Two islands can have similar temperatures and still feel completely different because one is breezier, one is greener, one is drier, one is more humid, or one receives more shifting cloud cover through the day.

Light matters especially in Hawaii. On some islands, the light feels sharp and open. On others, it feels filtered through moisture, mountain shadow, or passing cloud layers. This changes not only the look of the island, but the internal mood of the traveler.

The season sets the frame, but the island writes the experience

It is useful to think of season in Hawaii as a broad frame rather than a complete explanation. Season tells you something about likely patterns, rainfall tendencies, ocean conditions, and general travel expectations.

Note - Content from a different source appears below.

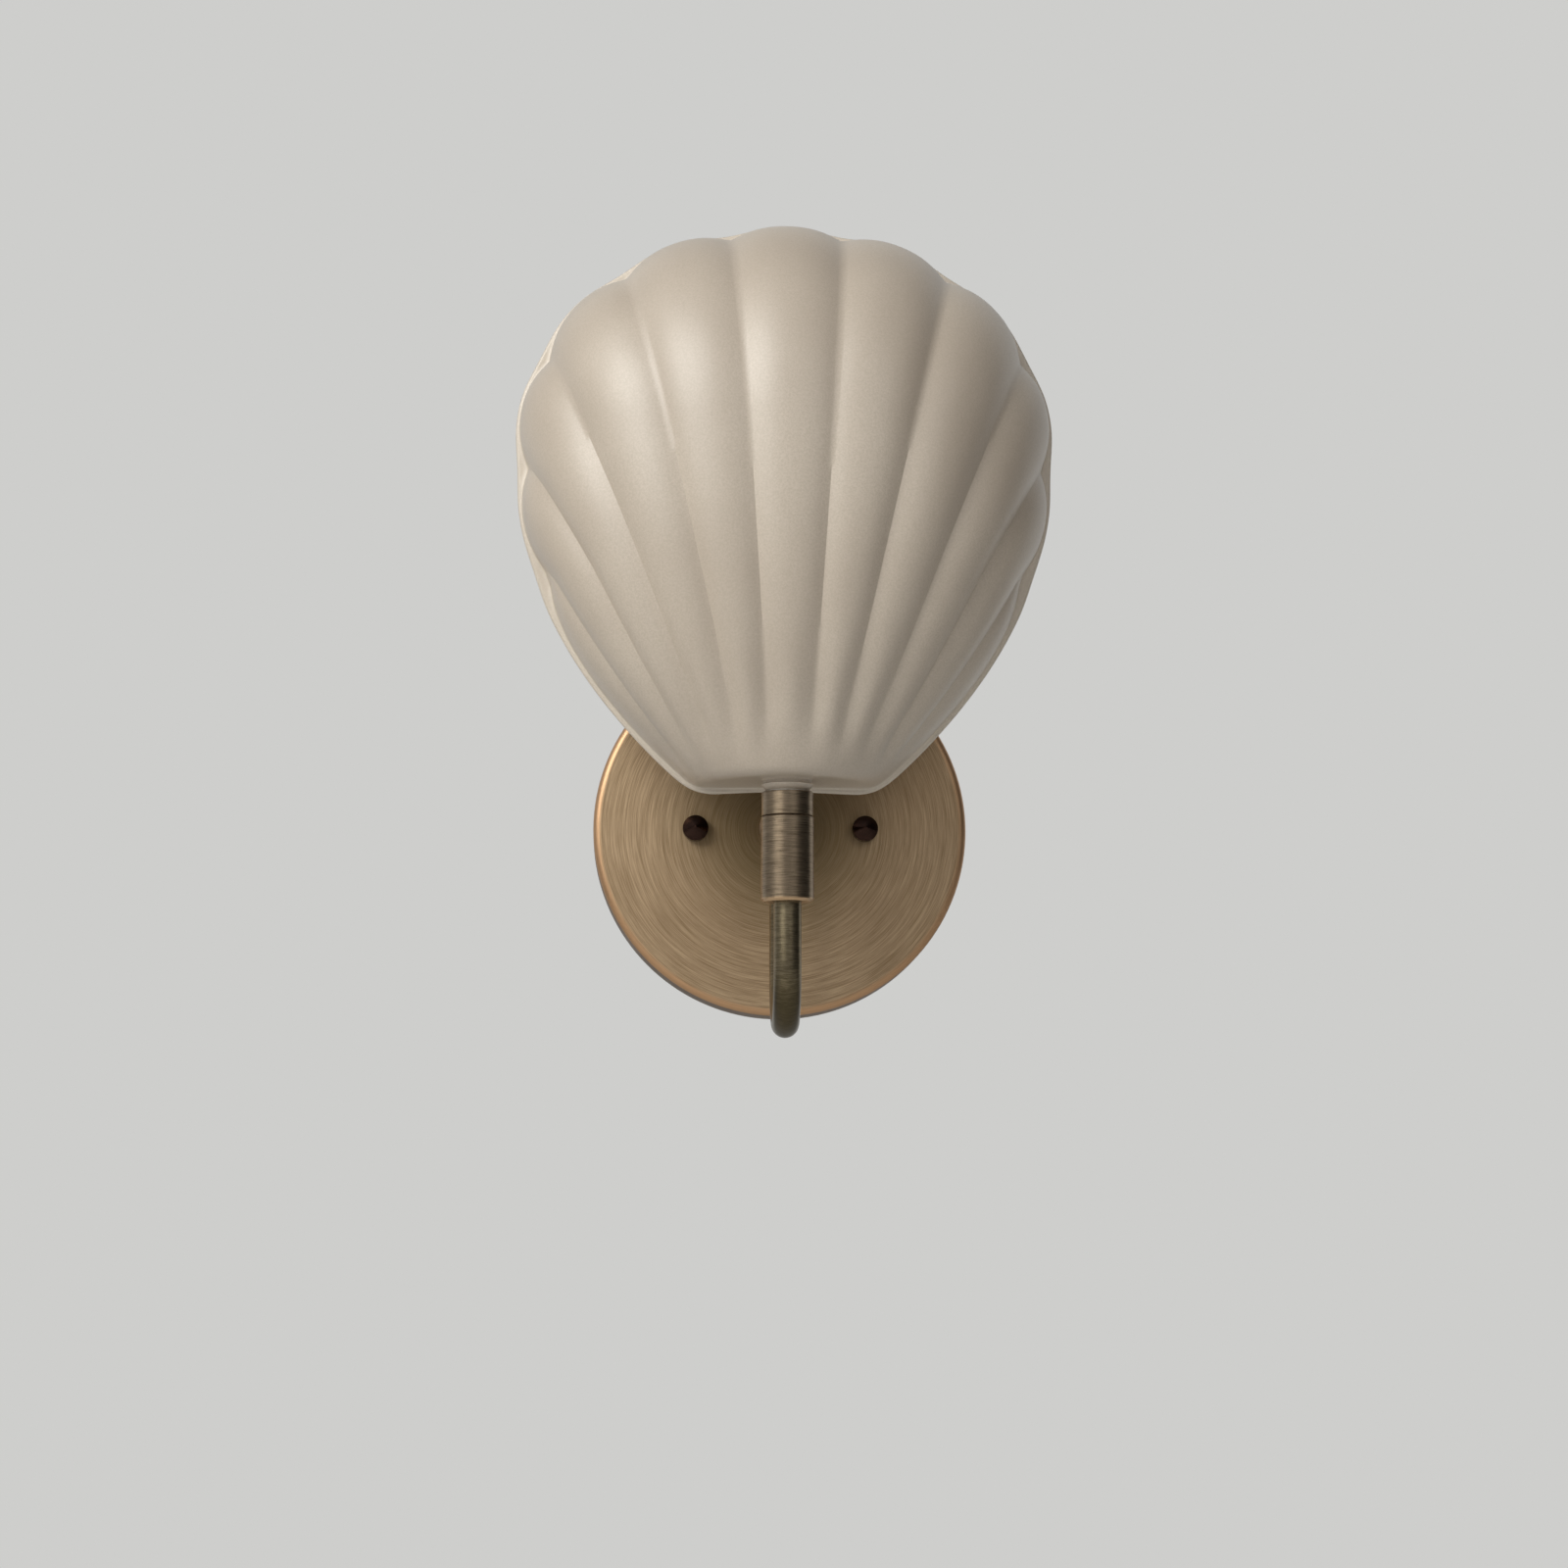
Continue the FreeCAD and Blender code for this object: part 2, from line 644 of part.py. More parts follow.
def make_holder_nut():
    bore = nipple_radius + slide_gap
    return hexagon(on_axis(holder_nut_low), Z_AXIS, holder_nut_flats, holder_nut_height, bore)


def make_lampholder():
    body = Part.makeCylinder(holder_radius, holder_height, on_axis(holder_low), Z_AXIS)
    corner = V(-holder_half, -arm_reach - holder_radius, holder_low)
    body = body.common(Part.makeBox(2 * holder_half, 2 * holder_radius, holder_height, corner))
    pocket_half = contact_half + slide_gap
    screw_end = leg_outer + slide_gap - holder_screw_length - holder_screw_room
    for side in (-1, 1):
        middle = V(side * pin_spread / 2, -arm_reach, 0)
        well = middle + V(0, 0, holder_high - pin_well)
        body = body.cut(Part.makeCylinder(pin_radius + pin_well_gap, pin_well, well, Z_AXIS))
        pocket = middle + V(-pocket_half, -pocket_half, holder_low)
        body = body.cut(Part.makeBox(2 * pocket_half, 2 * pocket_half, contact_height + slide_gap, pocket))
        hole = V(side * screw_end, -arm_reach, holder_low + holder_screw_up)
        body = body.cut(Part.makeCylinder(holder_screw_radius + slide_gap, holder_half, hole, V(side, 0, 0)))
    return body


def make_holder_screws():
    profile = [
        (0, -holder_screw_length), (holder_screw_radius, -holder_screw_length), (holder_screw_radius, 0),
        (holder_screw_head, 0), (holder_screw_head, holder_screw_rim),
        (holder_screw_head + holder_screw_rim - holder_screw_dome, holder_screw_dome), (0, holder_screw_dome),
    ]
    level = holder_low + holder_screw_up
    seats = [(side, V(side * (leg_outer + slide_gap), -arm_reach, level)) for side in (-1, 1)]
    return Part.makeCompound([turned(profile, seat, V(side, 0, 0)) for side, seat in seats])


def make_contacts():
    clips = []
    height = contact_height - contact_set_in
    for side in (-1, 1):
        middle = V(side * pin_spread / 2, -arm_reach, holder_low + contact_set_in)
        corner = middle + V(-contact_half, -contact_half, 0)
        clip = Part.makeBox(2 * contact_half, 2 * contact_half, height, corner)
        clips.append(clip.cut(Part.makeCylinder(wire_radius, height - 2.0, middle, Z_AXIS)))
    return Part.makeCompound(clips)


def make_bulb_pins():
    length = pin_length + pin_in_base
    edge = pin_radius - 0.4
    profile = [(0, 0), (edge, 0), (pin_radius, 0.4), (pin_radius, length), (0, length)]
    feet = [on_axis(bulb_low - pin_length) + V(side * pin_spread / 2, 0, 0) for side in (-1, 1)]
    return Part.makeCompound([turned(profile, foot, Z_AXIS) for foot in feet])


def make_bulb_base():
    inside = cover_radius - cover_wall - slide_gap
    lip = bulb_base_height - bulb_base_lip
    top = bulb_base_height + bulb_base_collar
    profile = [
        (0, 0), (bulb_base_radius - bulb_base_edge, 0), (bulb_base_radius, bulb_base_edge),
        (bulb_base_radius, lip), (cover_radius, lip), (cover_radius, bulb_base_height),
        (inside, bulb_base_height), (inside, top), (0, top),
    ]
    base = turned(profile, on_axis(bulb_low), Z_AXIS)
    for side in (-1, 1):
        hole = on_axis(bulb_low - overcut) + V(side * pin_spread / 2, 0, 0)
        depth = pin_in_base + slide_gap + overcut
        base = base.cut(Part.makeCylinder(pin_radius + slide_gap, depth, hole, Z_AXIS))
    half = stick_half + slide_gap
    thick = stick_board + 2 * slide_gap
    slot = on_axis(bulb_low + top - stick_set_in) + V(-half, -thick / 2, 0)
    return base.cut(Part.makeBox(2 * half, thick, stick_set_in, slot))


def dome_post(radius, straight):
    """A round post with a half ball on top, standing where the bulb's cover stands."""
    post = Part.makeCylinder(radius, straight, on_axis(cover_low), Z_AXIS)
    return post.fuse(Part.makeSphere(radius, on_axis(cover_low + straight)))


def make_bulb_cover():
    straight = cover_height - cover_radius
    return dome_post(cover_radius, straight).cut(dome_post(cover_radius - cover_wall, straight))


def make_led_stick():
    foot = on_axis(bulb_low + bulb_base_height + bulb_base_collar - stick_set_in + seat_gap)
    corner = foot + V(-stick_half, -stick_board / 2, 0)
    stick = Part.makeBox(2 * stick_half, stick_board, stick_height, corner)
    deep = stick_board + 2 * chip_proud
    for k in range(chip_rows):
        chip_corner = foot + V(-chip_width / 2, -deep / 2, chip_pitch * (k + 1))
        stick = stick.fuse(Part.makeBox(chip_width, deep, chip_height, chip_corner))
    return stick.removeSplitter()


makers = [
    ("canopy", make_canopy),
    ("crossbar", make_crossbar),
    ("canopy_studs", make_canopy_studs),
    ("stud_nuts", make_stud_nuts),
    ("cap_nuts", make_cap_nuts),
    ("ground_screw", make_ground_screw),
    ("arm_tube", make_arm_tube),
    ("arm_collar", make_arm_collar),
    ("arm_washer", make_arm_washer),
    ("arm_locknut", make_arm_locknut),
    ("socket_barrel", make_socket_barrel),
    ("barrel_nut", make_barrel_nut),
    ("shade_ring", make_shade_ring),
    ("nipple", make_nipple),
    ("lower_gasket", make_lower_gasket),
    ("upper_gasket", make_upper_gasket),
    ("clamp_washer", make_clamp_washer),
    ("clamp_nut", make_clamp_nut),
    ("glass_shell", make_glass_shell),
    ("holder_bracket", make_holder_bracket),
    ("holder_nut", make_holder_nut),
    ("lampholder", make_lampholder),
    ("holder_screws", make_holder_screws),
    ("contacts", make_contacts),
    ("bulb_pins", make_bulb_pins),
    ("bulb_base", make_bulb_base),
    ("bulb_cover", make_bulb_cover),
    ("led_stick", make_led_stick),
]

for name, maker in makers:
    shape = maker()
    print(name, shape.isValid(), len(shape.Solids), round(shape.Volume / 1000.0, 3),
          [round(v, 1) for v in (shape.BoundBox.XMin, shape.BoundBox.XMax, shape.BoundBox.YMin,
                                 shape.BoundBox.YMax, shape.BoundBox.ZMin, shape.BoundBox.ZMax)])
    shape.exportStep("parts/" + name + ".step")
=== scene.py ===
import math

import bmesh
import bpy
from mathutils import Matrix, Vector


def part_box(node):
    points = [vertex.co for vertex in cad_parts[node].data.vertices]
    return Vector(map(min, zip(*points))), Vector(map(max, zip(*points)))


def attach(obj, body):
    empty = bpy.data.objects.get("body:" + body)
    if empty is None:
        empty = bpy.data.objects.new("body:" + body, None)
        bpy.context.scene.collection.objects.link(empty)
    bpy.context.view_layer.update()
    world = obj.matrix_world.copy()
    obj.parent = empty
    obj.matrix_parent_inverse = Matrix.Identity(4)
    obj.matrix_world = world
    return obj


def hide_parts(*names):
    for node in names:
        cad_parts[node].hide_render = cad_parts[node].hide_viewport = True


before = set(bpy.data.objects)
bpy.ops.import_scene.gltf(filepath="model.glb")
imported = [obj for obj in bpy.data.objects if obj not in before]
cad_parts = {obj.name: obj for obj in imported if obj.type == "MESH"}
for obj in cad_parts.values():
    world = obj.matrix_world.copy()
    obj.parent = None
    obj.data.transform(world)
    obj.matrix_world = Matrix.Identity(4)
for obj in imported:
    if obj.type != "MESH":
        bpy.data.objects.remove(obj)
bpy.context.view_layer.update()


# ---------------------------------------------------------------- wall plate
# A shallow round cup of spun brass that covers the wall box. It is turned on a
# lathe, antiqued dark and brushed in circles, so its worn edge shows copper.
class Value:
    """A number or colour that changes over a surface; an expression on it adds Math nodes."""

    def __init__(self, paint, socket):
        self.paint = paint
        self.socket = socket

    def math(self, operation, *values):
        return self.paint.node("ShaderNodeMath", {"operation": operation}, dict(enumerate((self, *values))))

    def __add__(self, other):
        return self.math("ADD", other)

    def __sub__(self, other):
        return self.math("SUBTRACT", other)

    def __rsub__(self, other):
        return self.paint.node("ShaderNodeMath", {"operation": "SUBTRACT"}, {0: other, 1: self})

    def __mul__(self, other):
        return self.math("MULTIPLY", other)

    def __pow__(self, other):
        return self.math("POWER", other)

    __radd__ = __add__
    __rmul__ = __mul__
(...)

But the actual lived experience depends on where you are standing.

That is why choosing an island is not only about sightseeing or hotel style. It is also about choosing the kind of climate you want to feel around you. Some travelers want lushness, quick showers, and dramatic green surroundings. Others want more sun stability, lighter landscapes, and an easier beach rhythm. Some want variety and changing zones. Others want a more consistent emotional texture to the day.

In Hawaii, these are not small differences. They shape the entire mood of the trip.

Climate in Hawaii is part of each island’s identity

The reason Hawaii’s islands feel different in the same season is simple in theory but powerful in practice: each island turns weather into experience in its own way. Geography, elevation, exposure, vegetation, and landscape all transform the same broad seasonal window into distinct local realities.

That is why one island can feel softer, another brighter, another more dramatic, and another more mixed, even within the same month.

So when people ask what Hawaii is like in a particular season, the better answer is often another question: which island do you mean? Because in Hawaii, climate is not just background. It is part of each island’s identity.